_What is needed_
Collect all lines from the listing that include the string "This".
START
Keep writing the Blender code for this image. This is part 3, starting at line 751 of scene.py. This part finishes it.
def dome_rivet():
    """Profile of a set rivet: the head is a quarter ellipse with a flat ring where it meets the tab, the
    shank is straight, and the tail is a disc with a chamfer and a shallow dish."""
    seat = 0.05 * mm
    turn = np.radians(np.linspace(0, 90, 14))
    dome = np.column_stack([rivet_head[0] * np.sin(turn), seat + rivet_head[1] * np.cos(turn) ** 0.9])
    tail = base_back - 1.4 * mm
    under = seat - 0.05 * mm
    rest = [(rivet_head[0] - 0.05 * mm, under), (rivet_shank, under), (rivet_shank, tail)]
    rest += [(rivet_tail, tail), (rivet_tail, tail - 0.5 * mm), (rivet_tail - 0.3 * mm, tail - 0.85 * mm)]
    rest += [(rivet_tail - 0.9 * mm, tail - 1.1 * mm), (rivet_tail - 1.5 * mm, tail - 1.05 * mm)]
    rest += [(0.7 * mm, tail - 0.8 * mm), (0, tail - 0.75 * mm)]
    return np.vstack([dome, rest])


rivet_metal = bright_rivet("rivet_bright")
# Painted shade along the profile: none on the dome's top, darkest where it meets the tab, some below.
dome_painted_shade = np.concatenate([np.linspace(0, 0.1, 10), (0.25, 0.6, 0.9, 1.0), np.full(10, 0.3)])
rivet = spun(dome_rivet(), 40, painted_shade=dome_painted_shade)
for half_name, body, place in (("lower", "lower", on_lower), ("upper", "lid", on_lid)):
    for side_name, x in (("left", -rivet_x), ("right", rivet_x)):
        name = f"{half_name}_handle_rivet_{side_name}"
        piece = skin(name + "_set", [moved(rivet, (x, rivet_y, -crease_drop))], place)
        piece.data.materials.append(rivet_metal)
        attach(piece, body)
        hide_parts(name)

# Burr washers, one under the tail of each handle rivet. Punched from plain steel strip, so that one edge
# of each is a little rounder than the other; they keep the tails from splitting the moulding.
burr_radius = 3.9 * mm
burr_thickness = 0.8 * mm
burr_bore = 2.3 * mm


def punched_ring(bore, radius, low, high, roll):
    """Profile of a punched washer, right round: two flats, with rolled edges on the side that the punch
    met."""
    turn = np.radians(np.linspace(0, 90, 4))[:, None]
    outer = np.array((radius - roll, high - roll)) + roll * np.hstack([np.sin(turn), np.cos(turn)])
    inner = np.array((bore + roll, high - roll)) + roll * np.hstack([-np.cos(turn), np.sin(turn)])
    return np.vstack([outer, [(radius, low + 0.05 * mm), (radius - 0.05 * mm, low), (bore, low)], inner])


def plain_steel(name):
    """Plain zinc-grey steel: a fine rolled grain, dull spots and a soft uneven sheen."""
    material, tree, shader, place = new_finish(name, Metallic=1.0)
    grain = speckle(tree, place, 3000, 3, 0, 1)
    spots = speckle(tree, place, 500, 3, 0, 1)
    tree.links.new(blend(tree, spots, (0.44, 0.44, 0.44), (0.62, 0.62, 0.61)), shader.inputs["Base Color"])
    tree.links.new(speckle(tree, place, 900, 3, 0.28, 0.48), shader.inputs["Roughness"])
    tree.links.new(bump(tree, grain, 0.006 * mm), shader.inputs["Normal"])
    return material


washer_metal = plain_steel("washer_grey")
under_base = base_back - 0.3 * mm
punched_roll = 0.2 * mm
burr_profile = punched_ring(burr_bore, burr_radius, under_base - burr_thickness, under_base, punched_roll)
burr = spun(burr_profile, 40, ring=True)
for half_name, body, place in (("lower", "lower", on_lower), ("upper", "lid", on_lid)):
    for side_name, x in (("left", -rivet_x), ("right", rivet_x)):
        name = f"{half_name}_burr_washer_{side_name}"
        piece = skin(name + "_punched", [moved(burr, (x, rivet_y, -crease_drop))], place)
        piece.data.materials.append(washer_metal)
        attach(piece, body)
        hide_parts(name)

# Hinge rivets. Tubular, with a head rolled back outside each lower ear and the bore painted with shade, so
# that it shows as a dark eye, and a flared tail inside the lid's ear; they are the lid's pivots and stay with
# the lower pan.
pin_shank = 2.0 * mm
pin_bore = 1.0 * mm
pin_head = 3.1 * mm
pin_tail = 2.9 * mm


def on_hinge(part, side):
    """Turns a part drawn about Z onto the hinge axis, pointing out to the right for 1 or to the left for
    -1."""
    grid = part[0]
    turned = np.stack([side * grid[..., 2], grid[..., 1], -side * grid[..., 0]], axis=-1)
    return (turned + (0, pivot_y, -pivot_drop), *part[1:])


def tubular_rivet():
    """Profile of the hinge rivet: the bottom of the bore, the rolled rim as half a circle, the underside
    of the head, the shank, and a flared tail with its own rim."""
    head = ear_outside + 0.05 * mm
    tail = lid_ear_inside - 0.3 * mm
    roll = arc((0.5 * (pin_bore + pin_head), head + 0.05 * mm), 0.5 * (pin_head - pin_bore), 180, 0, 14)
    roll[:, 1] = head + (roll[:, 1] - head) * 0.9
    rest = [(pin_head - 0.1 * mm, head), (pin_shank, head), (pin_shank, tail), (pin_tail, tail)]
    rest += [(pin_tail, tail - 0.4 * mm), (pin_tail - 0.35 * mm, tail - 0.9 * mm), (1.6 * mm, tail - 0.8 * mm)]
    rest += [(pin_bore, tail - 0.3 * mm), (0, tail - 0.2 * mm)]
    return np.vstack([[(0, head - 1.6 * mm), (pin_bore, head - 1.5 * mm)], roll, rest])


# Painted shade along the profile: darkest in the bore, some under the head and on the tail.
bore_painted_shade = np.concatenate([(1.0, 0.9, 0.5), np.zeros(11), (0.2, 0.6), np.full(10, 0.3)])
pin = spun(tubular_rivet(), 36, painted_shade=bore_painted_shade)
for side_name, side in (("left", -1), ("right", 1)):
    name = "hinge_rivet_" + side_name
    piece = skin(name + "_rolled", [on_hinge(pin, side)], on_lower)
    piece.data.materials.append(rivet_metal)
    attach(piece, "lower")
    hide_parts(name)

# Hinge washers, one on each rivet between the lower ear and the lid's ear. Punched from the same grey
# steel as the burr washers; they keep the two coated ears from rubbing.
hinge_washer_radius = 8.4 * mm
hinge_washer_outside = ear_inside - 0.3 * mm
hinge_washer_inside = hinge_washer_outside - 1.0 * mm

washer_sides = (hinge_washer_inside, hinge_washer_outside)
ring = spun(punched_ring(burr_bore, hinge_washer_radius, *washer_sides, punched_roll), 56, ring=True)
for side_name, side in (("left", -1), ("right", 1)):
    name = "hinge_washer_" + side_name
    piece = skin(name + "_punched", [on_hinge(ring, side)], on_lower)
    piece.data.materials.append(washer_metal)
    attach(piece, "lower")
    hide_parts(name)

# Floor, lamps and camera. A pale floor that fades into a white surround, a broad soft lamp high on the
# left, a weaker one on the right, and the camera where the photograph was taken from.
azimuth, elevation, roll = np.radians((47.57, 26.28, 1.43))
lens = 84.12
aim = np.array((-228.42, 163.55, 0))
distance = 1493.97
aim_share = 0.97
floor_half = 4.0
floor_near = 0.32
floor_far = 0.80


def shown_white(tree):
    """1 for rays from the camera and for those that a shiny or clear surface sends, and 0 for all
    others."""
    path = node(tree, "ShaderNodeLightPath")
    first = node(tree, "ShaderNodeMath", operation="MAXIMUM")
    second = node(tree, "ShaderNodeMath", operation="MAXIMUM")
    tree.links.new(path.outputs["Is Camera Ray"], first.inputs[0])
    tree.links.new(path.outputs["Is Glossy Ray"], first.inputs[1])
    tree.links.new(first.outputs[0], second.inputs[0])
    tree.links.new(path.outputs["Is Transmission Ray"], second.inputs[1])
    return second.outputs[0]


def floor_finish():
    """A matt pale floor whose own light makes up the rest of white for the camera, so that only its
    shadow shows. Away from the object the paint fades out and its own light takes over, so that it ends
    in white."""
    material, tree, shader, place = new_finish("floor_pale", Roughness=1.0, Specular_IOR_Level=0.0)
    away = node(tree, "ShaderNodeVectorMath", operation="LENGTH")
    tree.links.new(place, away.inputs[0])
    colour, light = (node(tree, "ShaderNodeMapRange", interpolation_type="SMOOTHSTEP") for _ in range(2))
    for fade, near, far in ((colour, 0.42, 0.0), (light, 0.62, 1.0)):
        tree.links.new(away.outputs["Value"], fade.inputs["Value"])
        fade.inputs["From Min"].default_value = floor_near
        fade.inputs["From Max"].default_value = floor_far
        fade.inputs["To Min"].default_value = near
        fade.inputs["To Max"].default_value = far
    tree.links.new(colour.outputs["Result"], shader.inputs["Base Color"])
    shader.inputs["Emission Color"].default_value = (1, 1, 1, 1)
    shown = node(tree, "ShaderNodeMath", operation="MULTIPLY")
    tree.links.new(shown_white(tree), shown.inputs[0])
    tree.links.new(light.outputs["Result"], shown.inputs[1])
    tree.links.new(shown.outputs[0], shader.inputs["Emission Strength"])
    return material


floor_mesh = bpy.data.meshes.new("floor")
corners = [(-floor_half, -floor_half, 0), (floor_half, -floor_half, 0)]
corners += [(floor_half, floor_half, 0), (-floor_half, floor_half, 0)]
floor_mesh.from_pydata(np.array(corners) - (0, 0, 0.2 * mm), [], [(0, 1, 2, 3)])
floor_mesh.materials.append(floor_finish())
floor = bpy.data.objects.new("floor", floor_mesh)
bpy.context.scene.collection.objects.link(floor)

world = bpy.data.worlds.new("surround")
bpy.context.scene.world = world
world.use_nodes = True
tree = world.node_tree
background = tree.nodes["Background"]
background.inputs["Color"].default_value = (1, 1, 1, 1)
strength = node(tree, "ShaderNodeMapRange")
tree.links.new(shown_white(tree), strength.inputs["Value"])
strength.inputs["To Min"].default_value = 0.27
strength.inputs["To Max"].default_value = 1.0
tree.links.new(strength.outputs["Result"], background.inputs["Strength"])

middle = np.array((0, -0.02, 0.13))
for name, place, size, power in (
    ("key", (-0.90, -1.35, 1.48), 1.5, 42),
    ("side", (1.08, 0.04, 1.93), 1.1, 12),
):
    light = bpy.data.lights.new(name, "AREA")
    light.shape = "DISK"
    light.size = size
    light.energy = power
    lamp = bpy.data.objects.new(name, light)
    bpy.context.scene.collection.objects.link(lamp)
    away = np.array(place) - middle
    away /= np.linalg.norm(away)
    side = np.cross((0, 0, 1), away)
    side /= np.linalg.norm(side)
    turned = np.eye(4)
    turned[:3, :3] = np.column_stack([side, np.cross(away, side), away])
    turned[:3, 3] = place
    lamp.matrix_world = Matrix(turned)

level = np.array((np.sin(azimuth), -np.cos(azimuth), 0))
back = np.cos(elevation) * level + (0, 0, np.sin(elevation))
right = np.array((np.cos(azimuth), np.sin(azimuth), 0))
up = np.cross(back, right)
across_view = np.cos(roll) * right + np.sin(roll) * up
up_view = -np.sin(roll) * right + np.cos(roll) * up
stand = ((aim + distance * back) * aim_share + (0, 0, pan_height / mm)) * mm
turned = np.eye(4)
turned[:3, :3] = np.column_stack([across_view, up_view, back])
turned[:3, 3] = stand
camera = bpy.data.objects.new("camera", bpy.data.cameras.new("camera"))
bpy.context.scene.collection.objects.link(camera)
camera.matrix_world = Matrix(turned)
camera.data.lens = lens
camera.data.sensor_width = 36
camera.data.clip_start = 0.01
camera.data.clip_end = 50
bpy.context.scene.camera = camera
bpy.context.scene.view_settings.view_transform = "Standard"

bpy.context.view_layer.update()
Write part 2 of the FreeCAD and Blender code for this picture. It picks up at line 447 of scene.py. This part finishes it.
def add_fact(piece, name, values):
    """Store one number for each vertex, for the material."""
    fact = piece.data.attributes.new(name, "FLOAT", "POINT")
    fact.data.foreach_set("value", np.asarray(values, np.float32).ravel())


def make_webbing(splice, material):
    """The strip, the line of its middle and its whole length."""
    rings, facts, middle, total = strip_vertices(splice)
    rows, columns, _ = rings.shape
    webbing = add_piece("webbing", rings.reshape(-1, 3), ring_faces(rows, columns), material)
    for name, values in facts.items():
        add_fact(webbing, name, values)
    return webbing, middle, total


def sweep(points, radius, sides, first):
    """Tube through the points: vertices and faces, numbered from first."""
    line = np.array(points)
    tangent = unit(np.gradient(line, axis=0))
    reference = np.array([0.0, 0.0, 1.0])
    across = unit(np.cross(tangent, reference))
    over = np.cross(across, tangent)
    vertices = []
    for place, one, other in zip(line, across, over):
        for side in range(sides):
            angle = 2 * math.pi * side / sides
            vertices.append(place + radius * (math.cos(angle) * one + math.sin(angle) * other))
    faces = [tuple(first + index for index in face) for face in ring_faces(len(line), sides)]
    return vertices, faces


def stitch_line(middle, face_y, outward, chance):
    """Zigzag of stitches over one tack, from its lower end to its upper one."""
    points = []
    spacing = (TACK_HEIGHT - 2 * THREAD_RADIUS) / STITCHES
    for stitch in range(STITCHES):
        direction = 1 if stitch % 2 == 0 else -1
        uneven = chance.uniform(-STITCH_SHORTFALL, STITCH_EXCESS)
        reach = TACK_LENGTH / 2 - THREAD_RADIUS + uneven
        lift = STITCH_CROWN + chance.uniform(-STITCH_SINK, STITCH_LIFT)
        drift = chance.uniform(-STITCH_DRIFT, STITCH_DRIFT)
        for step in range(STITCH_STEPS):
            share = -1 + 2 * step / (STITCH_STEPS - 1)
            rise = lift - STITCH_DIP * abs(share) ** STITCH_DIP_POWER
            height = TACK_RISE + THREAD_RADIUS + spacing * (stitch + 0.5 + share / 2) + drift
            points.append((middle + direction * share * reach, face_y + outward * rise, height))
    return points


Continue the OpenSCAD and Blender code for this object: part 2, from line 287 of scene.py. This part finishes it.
END
_The solution_
Keep writing the Blender code for this image. This is part 3, starting at line 751 of scene.py. This part finishes it.
Write part 2 of the FreeCAD and Blender code for this picture. It picks up at line 447 of scene.py. This part finishes it.
Continue the OpenSCAD and Blender code for this object: part 2, from line 287 of scene.py. This part finishes it.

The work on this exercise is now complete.